If a player plastered a 3-0 pitch at the end of a blowout in a High School game, his coach would have told him not to do that.  Mercedes, of course. . . and I mean no disrespect by joking about his name. . .but Mercedes did not play high school baseball in the states.  He comes from a different tradition, a different place, and there has to be space in your value system to accommodate that.  When I was in Korea, a friend of mine was meeting with his girlfriends’ father and extended family, preparing to ask her father’s permission to marry her.  Having somehow missed the memo, he pulled out a cigarette and lit up.  The room gasped, and the girlfriend gestured hurriedly for him to put it out. 

But he still got permission to marry the daughter.   He got the OK because his prospective father-in-law understood that he had not INTENDED to show disrespect; he just didn’t know about the rule. 

But what happened next, in our present example, is that Mr. Mercedes insisted that he had done no wrong, and he was going to do it again the next time he had a chance.   Suppose that my friend in Korea, being informed that he had violated the unwritten rule, had responded "I don’t give a shit about your unwritten rule; I’m going to light a cigarette whenever I God Damned well want to light a cigarette."   That’s a different thing. 

None of this is intended in any way to justify throwing at the batter, or to justify giving his players permission or instruction to throw at the batter, if that is in fact what LaRussa did.  That’s wrong; that should not happen.  As Brandon McCarthy points out, players get paid based on their performance numbers.  It’s one thing when it happens in a high school game; it’s a different thing when people are getting paid.

Well, yes, but Yermin Mercedes is going to wind up the year with 21 or 22 homers, probably.  The difference between the two is not necessarily very much, and I would argue that trying to take advantage of a situation like that for a petty prospective gain in salary is. . . .perhaps not recommended.   I remember one time this guy I worked with and I were flipping a coin over something, and, after we finished, he put the coin in his pocket and walked away.  He was a guy who did stuff like that.  It’s petty, of course; I don’t care about the quarter.   But what he was saying is, "I care more about this quarter than I do about your respect."  Was that a smart decision, on his part, because he came out ahead a quarter?   Most of us would choose the respect of the community over the quarter.  The question is, will Yermin choose the respect of the community over a hit here and there? 

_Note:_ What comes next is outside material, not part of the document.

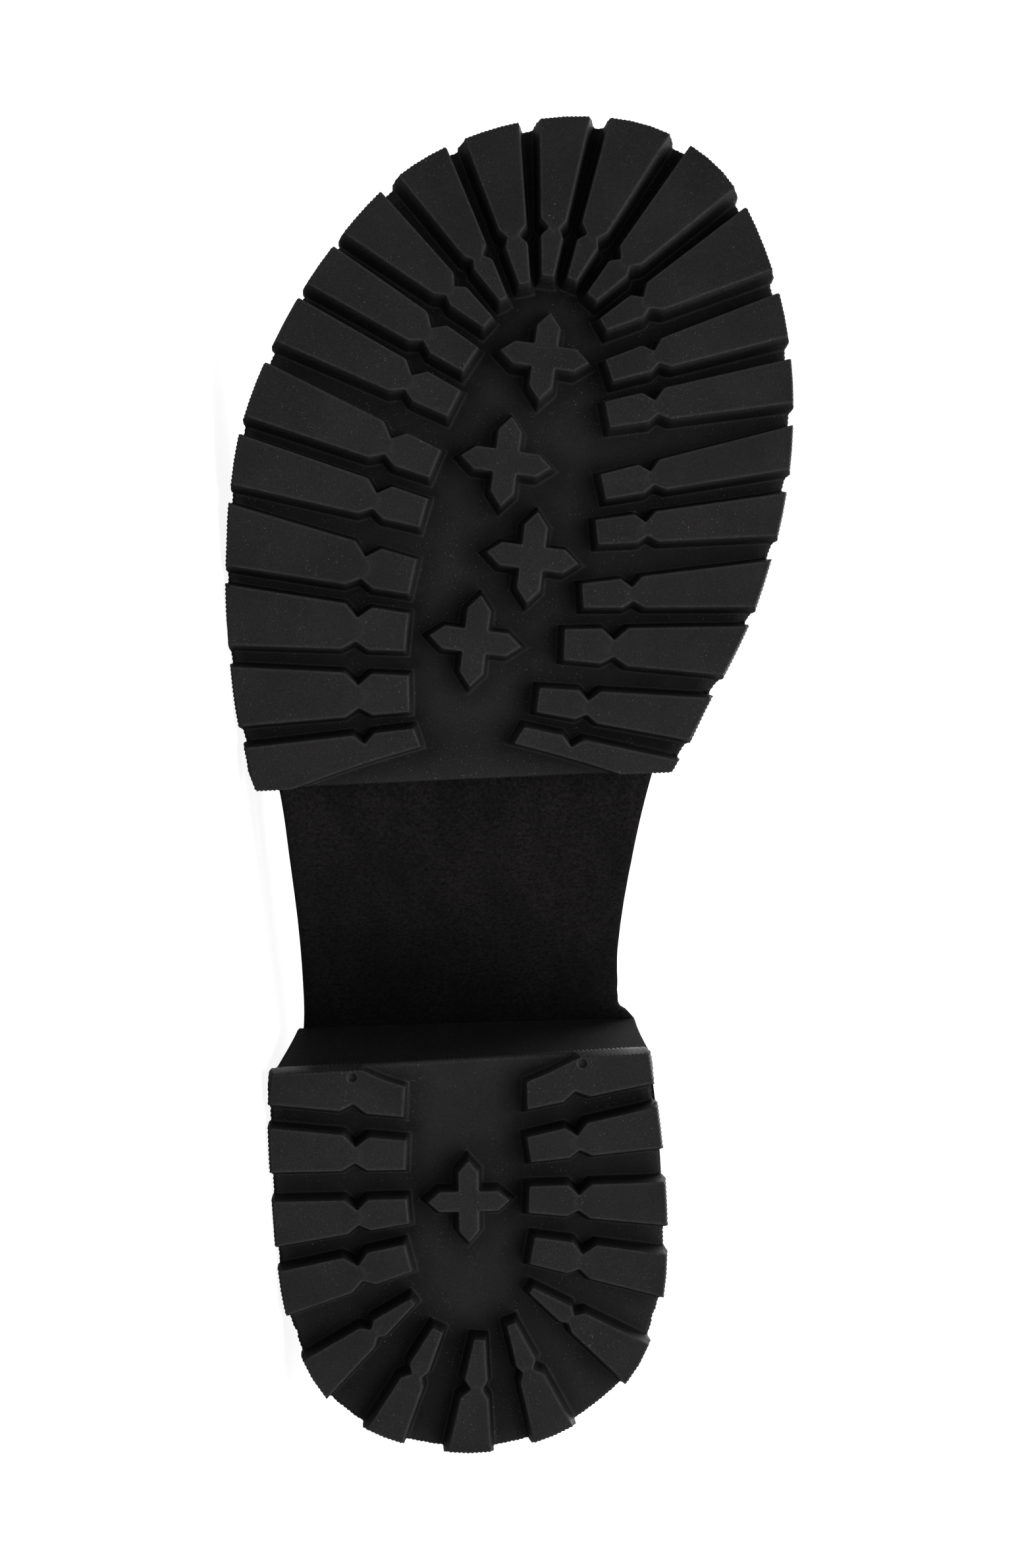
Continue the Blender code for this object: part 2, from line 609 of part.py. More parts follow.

If he wants to have a long career, he will be better off if he does.   But it wasn’t ONLY Yermin who misunderstood the unwritten rule; it was also LaRussa.  The unwritten rules change over time, just as manners by all the other names change over time.  Every generation challenges the rules and changes the rules.  In 1985, the unwritten rule was that if a player showed you up, you threw at him, or at least threw close to him.  That’s not the rule anymore.   LaRussa, it may be, I don’t know, but LaRussa may have been insisting on enforcing a rule that hasn’t been on the books for the last 15 years. 

That’s happened before.  Anybody remember this one? 15 to 30 years ago, Don Baylor had a pitcher throwing a no-hitter, which used to be a really big deal before pitchers started throwing them every week.   With two out in the 9th, a young player, I think a rookie, bunted to break up the no-hitter.   Baylor was livid, and insisted that there was an unwritten rule that you didn’t do that.  

But Baylor was just wrong; there was never any unwritten rule that you’re not supposed to bunt to try to break up a no-hitter.  Baylor THOUGHT there was some such rule, because he personally would not do it, but that was just his choice, and since then a lot of writers have WRITTEN that there was some such rule, because they suppose that Baylor must have known what he was talking about. 

These controversies erupt because different people have different understandings of what the rules are right now.  I am certain that they all have a better understanding of the UWR than I do.   But in every field, the unwritten rules—that is, the manners—the unwritten rules are WAY more important than what is written down or what can be written down.  Whether you are a baseball player, a car salesman, a lawyer, an academic, a butcher, a baker or a burglar, you are living in a jungle of unwritten rules, and if you want to be successful, you had damned well better respect those rules.  If you are working with the Mafia, you had better know every jot and tittle of the Unwritten Rules of the Mob.   In the front office, it’s an unwritten rule that, when you win the World Championship, you have to pay the players who won it for you.  You have to show respect to the players who put that ring on your finger.  You can think whatever you want to think about that rule, but if you don’t follow it, it is GOING to cost you.  

 
 

COMMENTS (33 Comments, most recent shown first)

dboy13177
My biggest issue is this: If you're not trying why the hell should I? If all you're doing is just throwing meatballs over the plate, should I just take the strikeout?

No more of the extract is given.